We scraped by that night with a crust of bread, a bite of pasta we could stomach, a heap of greens tossed in oil and vinegar, and a slice of dessert. And laughter—because what else can you do?
The sauce? My own fault—too much pressure, too little time. But the Raquis saved the night, its richness cutting through the chaos like a rebel yell. (That ragu was saved the next day with a can of tomatoes, slow-cooked into something richer, deeper, becoming enough for a week’s worth of “leftlovers.”)
Wine has that way of turning disaster into something worth remembering. Because wine comes from places where things aren’t easy. It’s wrestled from stubborn soil, braves brutal weather, and tests the patience of the people who make it. It’s a fight—one you taste in every glass.
Just like that ragu needed time to find redemption, just like a tough harvest pushes winemakers to the brink, the best things aren’t just made—they’re fought for.
A report from the Calchaquí
And up north, there was more than one battle this week: in the valleys, the real fight was happening.
The vineyards were doing their best to harvest grapes while dodging floods, mudslides, and roads that barely held together.
Tough times make tough men, and this harvest is proving just how much grit it takes to make wine in Salta.
For a moment—there was panic.
“Is that bridge going to hold?” asked our winemaker, Raúl, last week as the rain came down in sheets, rivers swelled, and roads turned into slick, unpredictable messes.
Anything for the grape
You already know the winemakers in Salta’s wild Calchaquí Valley never have it easy. The lower valley harvest is firing up—a glorious, muddy mess.
Out there, there’s no such thing as light rain. It’s either bone-dry or an all-out assault from the heavens. And last week was a true deluge.
One storm, and the roads turned into slick death traps, flash floods carving through the dust.
The roads are really more like dry riverbeds, just waiting to betray you. Tires spinning, drivers cursing, vines defying the odds.
Back in 2012, rains like these stranded Will Bonner in the valley, cutting him off from the world for days. No way in, no way out. When the roads finally cleared, something had changed—a deeper bond with the land, an understanding that the best wines come with risk.
Some years, entire harvests are lost, stranded by impassable roads. Even today, big wineries wouldn’t touch this place. They’d rather buy Salta’s juice cheap, slap their label on it, and call it theirs.
Not us.
That’s our promise, Explorers. No mass-market sludge in our Argentina Collection.
We take the hard road—the one fewer people dare to travel—because the result is worth it.
Each bottle is a testament to the land, the hands that work it, and the extremes it takes to create something this pure.
The Raquis, being from Mendoza, is an outlier for our Partnership but it provides some proof for the theory that the best wines are the ones that demand extra effort. Just like the wines from Salta, these aren’t mass-produced. They’re made in small batches, with intensity, precision, and heart.

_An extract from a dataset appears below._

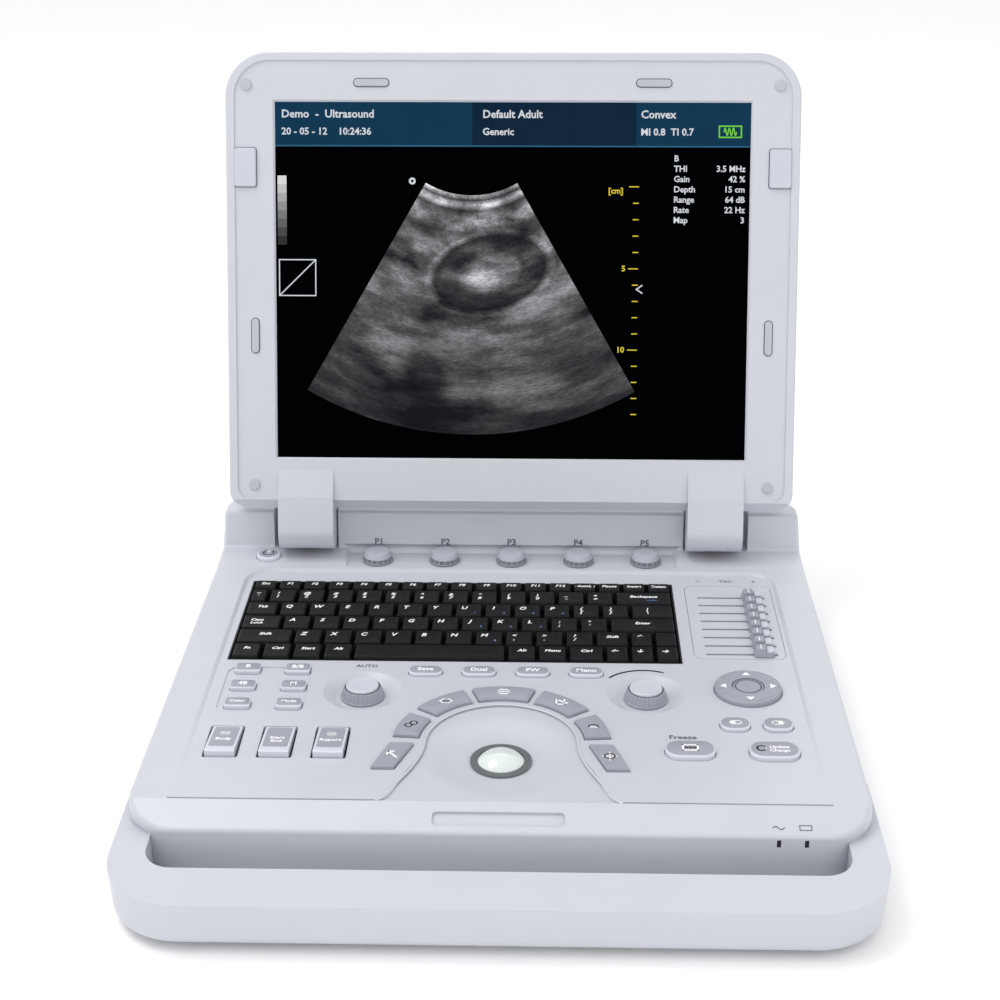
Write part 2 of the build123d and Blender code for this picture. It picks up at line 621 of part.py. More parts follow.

Will we ever get them back? Hard to say. The extra effort makes these wines feel like first editions—once they’re gone, they’re gone.
So, let’s talk. What did you think of the collection? How did it pair with your meals? Which bottle surprised you? Let me know—I’d love to hear.
And as for Valentine’s and Napoleon’s wisdom—well, the pressure of choosing the perfect plan, the perfect gift? It bites back.
But I’ll stand by my decision.
At least my Valentine proved herself a fantastic companion.
And nights like that? They’re stress tests—the only way to know what’s built to last. Just like a tough harvest, they show you what can weather the storm and what falls apart.
Because in the end, it’s not just about the wine, or the meal, or even the perfect moment.
It’s about the story you get to tell afterward.